The Nizhny Novgorod Hydroelectric Station or Nizhny Novgorod GES (Нижегоро́дская ГЭС) is a hydroelectric station on the Volga river. Located near Zavolzhye, Nizhny Novgorod Oblast, it belongs to the Volga-Kama Cascade of dams.

==Technical data==
Construction started in 1948 and was completed in 1959. Complex consists of concrete spillway dam, 7 earth-fill dams and 3 dikes total 18.6 km long and up to 40 m high, power plant house, and two single-chamber two-lane locks with an intermediate pond. Installed power is 530.5 MW, average annual production is 1510 GWh. The power house has 8 generator units with Kaplan turbines at 17 m head. 6 units of 65 MW, one of 68 MW and one of 72.5 MW. The dam with total waterfront length of 13 km forms Gorky Reservoir.

==History==
Construction began in 1948. Although it was a medium-size project, e.g. compared to
Volga Hydroelectric Station, it was often called an 'innovation testing range'. It also was the USSR's longest dam.

More than 15,000 people came to the construction site. Construction site's infrastructure has been built along with construction of the station. Many industries of Zavolzhye and Gorodets owe their existence to the station's construction. Zavolzhye town was built from scratch. 8,500 houses and 700 state-owned and public buildings were moved to Zavolzhye and Gorodets from villages that were to be flooded.

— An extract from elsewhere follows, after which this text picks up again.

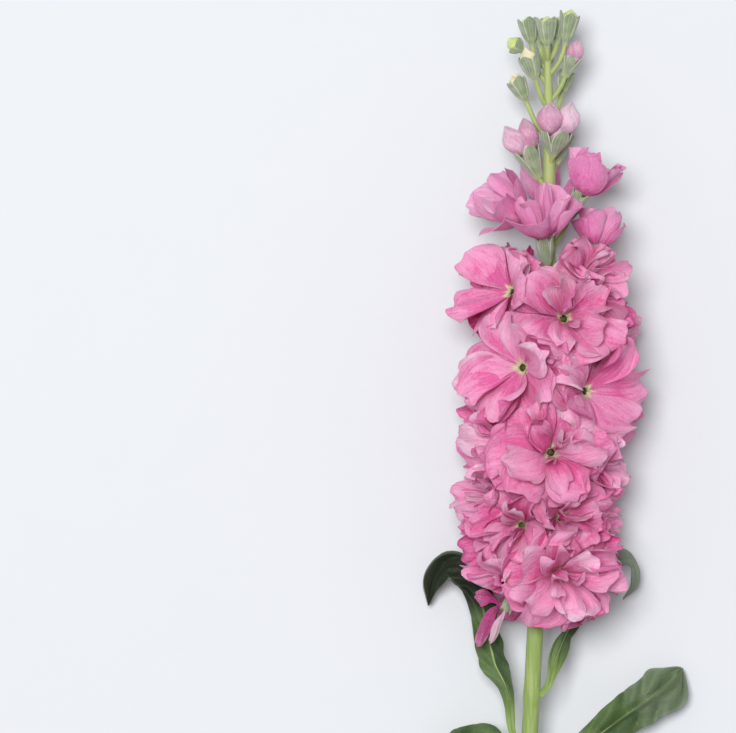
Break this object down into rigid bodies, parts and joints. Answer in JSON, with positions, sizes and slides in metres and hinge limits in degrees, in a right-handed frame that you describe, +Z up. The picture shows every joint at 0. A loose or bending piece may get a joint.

The first concrete pouring for the dam took place in April 1951. The river current was stopped on August 24, 1955. November 2, 1955, when the first turbine was put under load, is the station's official launch date. The last of the eight turbines was run in December 1956. In 1959, the generators' cooling system improvement and reinforcement of turbines were implemented, increasing installed power by 120 MW, to 520 MW.